● **Instructions for the task**
Please state how many lines in the records contain the string "down", with no words besides the number.

Collection entries

────────

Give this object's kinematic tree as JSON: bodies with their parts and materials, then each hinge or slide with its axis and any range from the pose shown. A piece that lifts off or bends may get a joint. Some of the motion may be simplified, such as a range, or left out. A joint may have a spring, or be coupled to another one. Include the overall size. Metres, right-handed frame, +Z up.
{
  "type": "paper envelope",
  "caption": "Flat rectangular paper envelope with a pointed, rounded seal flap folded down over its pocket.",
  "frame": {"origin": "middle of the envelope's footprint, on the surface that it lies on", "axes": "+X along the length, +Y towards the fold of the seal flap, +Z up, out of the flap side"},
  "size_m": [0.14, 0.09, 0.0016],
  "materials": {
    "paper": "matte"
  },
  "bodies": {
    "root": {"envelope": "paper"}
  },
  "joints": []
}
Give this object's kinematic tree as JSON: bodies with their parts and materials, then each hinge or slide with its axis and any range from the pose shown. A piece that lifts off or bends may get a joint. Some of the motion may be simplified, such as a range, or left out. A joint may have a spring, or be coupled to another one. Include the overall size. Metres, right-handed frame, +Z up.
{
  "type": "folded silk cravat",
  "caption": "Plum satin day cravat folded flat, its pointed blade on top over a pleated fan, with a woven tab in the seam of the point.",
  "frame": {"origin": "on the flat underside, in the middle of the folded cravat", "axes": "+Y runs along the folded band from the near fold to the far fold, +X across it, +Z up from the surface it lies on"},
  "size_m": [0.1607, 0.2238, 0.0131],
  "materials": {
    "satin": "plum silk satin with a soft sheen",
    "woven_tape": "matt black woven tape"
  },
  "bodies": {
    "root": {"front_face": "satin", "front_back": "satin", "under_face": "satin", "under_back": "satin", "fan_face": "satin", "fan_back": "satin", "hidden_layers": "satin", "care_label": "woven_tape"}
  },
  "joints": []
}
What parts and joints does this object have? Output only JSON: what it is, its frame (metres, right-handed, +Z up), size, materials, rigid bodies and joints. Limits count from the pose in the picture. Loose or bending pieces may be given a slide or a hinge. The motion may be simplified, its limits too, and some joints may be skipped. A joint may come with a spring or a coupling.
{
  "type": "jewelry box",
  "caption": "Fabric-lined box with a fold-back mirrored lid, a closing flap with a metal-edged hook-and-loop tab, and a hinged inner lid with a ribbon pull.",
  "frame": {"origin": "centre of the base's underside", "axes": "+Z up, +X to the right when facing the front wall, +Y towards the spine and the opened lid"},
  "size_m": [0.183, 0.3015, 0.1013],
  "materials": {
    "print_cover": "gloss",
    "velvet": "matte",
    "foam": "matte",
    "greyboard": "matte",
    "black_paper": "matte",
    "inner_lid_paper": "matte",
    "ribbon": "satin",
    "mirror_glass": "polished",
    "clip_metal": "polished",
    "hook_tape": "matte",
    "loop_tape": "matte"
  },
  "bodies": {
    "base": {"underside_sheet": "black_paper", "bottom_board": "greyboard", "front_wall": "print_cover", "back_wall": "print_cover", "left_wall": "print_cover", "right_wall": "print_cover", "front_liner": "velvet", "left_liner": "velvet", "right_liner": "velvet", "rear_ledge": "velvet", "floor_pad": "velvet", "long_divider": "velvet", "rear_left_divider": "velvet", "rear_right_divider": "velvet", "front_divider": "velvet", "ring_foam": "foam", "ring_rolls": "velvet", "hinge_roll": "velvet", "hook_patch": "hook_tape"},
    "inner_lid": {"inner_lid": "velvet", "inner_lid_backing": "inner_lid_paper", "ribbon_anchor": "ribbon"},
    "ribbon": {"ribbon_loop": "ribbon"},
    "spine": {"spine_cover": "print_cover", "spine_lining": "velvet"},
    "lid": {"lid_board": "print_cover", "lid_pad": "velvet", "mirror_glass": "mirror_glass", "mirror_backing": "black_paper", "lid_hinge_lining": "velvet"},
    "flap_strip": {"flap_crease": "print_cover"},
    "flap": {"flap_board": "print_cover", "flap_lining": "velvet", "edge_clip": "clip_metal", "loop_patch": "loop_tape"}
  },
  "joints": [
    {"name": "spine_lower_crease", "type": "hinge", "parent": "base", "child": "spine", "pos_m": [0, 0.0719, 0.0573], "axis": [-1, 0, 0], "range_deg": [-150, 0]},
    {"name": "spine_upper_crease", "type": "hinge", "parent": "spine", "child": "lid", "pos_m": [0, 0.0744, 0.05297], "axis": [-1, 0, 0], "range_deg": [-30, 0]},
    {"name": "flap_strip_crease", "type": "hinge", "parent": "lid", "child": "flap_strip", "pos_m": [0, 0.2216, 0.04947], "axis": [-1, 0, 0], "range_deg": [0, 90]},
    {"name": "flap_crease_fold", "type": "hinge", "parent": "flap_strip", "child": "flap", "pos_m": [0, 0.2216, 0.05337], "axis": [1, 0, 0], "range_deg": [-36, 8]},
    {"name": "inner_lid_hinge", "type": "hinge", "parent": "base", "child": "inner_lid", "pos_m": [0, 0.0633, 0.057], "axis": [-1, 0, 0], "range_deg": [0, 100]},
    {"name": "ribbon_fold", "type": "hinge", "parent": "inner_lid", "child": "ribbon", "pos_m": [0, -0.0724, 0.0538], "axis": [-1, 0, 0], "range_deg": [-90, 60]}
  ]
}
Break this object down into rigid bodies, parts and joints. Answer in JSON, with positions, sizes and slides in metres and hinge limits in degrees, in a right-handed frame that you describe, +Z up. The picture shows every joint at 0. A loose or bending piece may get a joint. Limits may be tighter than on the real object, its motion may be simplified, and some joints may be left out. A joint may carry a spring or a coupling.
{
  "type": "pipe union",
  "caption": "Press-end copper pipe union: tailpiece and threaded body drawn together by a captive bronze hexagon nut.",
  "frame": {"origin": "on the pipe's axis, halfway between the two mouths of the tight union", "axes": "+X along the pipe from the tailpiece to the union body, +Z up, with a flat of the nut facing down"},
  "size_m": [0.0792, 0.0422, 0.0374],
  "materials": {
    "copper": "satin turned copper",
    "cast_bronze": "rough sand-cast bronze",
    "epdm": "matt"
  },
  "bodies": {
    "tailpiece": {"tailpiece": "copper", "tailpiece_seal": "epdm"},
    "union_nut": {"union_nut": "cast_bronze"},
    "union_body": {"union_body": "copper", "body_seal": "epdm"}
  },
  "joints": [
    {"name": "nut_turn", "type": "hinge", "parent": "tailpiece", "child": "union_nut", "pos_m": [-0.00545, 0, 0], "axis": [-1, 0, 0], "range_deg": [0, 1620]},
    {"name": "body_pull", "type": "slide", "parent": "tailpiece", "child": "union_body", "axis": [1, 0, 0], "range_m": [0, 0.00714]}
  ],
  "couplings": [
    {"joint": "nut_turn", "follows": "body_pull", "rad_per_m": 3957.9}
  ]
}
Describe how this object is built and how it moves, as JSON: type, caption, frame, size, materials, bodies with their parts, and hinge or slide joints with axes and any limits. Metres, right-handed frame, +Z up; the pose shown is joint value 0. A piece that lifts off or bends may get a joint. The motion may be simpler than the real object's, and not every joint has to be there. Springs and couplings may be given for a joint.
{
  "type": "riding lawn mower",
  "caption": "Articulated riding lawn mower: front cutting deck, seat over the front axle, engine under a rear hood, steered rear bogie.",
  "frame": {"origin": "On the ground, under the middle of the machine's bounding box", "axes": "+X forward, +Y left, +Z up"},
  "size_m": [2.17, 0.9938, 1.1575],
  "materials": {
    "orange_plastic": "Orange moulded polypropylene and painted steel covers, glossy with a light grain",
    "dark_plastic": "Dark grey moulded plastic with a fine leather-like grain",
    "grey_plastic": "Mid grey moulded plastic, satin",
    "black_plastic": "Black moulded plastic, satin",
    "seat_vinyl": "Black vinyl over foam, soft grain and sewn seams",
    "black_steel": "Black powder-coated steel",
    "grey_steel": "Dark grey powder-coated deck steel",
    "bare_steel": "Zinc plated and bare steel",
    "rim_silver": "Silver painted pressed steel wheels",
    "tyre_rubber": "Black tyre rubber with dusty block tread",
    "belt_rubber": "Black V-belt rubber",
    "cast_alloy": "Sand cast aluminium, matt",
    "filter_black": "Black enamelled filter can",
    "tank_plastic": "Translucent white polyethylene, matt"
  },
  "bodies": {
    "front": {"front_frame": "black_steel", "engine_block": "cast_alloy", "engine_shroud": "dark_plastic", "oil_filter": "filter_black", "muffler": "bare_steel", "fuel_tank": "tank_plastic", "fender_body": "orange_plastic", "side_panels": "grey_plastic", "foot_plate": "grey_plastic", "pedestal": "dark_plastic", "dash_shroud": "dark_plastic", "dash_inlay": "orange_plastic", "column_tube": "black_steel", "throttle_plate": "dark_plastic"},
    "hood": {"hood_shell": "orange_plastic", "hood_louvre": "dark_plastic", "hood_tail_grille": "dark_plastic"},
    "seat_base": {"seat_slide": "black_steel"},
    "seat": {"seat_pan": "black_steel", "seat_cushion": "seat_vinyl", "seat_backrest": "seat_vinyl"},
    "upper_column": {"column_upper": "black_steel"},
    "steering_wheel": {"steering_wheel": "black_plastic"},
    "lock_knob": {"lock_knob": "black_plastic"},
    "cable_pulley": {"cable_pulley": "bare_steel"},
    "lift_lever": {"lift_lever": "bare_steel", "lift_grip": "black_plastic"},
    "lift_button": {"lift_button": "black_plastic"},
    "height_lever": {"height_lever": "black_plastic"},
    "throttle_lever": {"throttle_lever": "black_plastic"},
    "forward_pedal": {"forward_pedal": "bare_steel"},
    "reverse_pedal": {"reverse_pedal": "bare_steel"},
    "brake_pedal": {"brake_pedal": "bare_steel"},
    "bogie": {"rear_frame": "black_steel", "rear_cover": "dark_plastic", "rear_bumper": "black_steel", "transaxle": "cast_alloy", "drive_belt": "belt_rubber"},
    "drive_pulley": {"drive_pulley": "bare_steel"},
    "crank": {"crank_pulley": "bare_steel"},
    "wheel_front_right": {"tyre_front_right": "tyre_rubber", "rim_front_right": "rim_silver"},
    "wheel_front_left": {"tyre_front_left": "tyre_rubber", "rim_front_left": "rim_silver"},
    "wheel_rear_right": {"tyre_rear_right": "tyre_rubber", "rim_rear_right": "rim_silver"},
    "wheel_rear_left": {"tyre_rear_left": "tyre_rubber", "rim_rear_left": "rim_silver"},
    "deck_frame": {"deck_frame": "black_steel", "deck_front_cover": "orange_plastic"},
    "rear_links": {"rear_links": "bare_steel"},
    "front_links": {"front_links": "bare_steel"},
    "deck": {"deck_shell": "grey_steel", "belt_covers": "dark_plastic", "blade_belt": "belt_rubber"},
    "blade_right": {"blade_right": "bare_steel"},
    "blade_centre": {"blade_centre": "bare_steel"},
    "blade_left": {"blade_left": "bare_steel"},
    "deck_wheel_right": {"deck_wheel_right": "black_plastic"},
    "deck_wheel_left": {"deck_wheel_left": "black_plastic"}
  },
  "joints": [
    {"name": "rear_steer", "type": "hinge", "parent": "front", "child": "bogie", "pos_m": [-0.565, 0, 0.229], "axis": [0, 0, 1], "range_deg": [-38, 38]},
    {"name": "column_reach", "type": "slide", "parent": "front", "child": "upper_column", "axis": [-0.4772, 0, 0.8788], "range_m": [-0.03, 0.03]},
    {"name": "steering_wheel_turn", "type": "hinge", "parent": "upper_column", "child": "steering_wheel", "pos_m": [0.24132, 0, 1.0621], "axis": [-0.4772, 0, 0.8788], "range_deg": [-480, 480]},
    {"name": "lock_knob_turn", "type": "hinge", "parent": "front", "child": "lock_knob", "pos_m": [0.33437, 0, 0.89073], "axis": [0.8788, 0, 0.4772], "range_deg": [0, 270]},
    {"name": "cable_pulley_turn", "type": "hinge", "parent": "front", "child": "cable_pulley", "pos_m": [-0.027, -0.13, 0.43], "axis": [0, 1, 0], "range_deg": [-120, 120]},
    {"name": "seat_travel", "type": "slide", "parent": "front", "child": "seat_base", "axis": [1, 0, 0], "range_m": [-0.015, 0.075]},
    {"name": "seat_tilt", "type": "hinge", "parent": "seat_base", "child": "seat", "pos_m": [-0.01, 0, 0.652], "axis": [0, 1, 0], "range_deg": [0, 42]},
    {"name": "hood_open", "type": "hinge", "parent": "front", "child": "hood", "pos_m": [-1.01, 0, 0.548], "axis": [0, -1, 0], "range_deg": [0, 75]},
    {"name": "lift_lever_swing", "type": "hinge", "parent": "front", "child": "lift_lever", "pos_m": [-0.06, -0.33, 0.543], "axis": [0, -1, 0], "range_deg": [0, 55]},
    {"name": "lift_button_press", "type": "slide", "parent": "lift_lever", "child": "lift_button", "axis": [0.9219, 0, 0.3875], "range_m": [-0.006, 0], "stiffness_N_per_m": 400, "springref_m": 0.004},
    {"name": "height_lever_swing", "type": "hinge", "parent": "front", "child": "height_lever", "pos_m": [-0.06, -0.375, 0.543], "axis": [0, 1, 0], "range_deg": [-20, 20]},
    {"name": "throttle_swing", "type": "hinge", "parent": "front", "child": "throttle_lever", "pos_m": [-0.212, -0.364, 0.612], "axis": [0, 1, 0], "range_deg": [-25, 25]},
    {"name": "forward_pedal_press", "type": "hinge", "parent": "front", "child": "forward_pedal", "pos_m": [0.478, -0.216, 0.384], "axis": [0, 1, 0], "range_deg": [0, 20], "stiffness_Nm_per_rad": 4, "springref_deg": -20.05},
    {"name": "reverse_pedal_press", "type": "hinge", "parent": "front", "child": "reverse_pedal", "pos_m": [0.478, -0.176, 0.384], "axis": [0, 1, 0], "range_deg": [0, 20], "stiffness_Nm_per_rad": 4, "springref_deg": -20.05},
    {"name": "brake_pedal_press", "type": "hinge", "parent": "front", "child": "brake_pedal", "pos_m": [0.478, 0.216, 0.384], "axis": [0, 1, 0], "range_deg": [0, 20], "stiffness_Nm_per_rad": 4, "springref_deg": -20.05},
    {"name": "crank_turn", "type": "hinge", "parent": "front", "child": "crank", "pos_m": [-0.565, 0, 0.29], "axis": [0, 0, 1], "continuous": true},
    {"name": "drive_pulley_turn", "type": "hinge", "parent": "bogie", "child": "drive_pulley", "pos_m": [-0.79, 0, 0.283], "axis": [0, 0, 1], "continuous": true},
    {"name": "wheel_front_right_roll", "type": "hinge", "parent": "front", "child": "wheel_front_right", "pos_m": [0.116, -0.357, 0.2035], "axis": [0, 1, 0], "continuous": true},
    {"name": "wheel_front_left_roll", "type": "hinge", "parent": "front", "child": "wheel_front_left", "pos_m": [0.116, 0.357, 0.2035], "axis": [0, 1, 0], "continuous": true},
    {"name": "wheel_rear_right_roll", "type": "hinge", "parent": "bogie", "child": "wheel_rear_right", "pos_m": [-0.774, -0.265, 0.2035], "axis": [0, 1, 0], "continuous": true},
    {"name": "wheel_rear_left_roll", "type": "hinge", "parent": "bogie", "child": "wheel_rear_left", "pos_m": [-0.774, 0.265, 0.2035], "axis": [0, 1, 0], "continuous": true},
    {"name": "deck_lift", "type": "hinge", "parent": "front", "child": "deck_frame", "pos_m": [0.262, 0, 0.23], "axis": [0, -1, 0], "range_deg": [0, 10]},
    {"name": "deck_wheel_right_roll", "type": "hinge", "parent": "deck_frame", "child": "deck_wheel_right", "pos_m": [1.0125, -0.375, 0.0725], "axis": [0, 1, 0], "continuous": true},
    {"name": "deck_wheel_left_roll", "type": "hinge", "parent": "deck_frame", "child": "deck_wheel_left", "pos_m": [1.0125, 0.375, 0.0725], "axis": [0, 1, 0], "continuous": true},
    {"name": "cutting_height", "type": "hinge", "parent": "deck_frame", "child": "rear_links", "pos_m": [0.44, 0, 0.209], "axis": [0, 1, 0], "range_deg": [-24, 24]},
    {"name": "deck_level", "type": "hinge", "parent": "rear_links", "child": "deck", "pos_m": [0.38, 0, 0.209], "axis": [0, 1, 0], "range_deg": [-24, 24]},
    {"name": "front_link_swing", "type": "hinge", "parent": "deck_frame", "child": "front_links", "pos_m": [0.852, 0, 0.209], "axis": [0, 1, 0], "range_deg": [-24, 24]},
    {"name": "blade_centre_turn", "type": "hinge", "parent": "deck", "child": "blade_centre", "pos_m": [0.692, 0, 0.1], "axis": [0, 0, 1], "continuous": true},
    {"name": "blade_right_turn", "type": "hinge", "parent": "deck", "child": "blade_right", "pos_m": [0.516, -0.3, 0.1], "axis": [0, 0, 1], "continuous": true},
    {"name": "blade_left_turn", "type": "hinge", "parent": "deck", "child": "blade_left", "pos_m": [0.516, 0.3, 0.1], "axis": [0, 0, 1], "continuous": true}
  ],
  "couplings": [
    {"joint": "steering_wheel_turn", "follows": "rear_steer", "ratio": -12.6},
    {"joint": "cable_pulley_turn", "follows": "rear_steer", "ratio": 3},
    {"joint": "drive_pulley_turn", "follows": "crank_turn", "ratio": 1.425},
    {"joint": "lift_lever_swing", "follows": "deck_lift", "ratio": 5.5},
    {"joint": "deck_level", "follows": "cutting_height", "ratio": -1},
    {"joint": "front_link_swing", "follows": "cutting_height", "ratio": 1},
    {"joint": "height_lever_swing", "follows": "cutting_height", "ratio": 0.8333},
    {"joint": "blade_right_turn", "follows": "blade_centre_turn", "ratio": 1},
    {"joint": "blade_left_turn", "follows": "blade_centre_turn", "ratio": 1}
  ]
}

────────

● **Exercise response**
3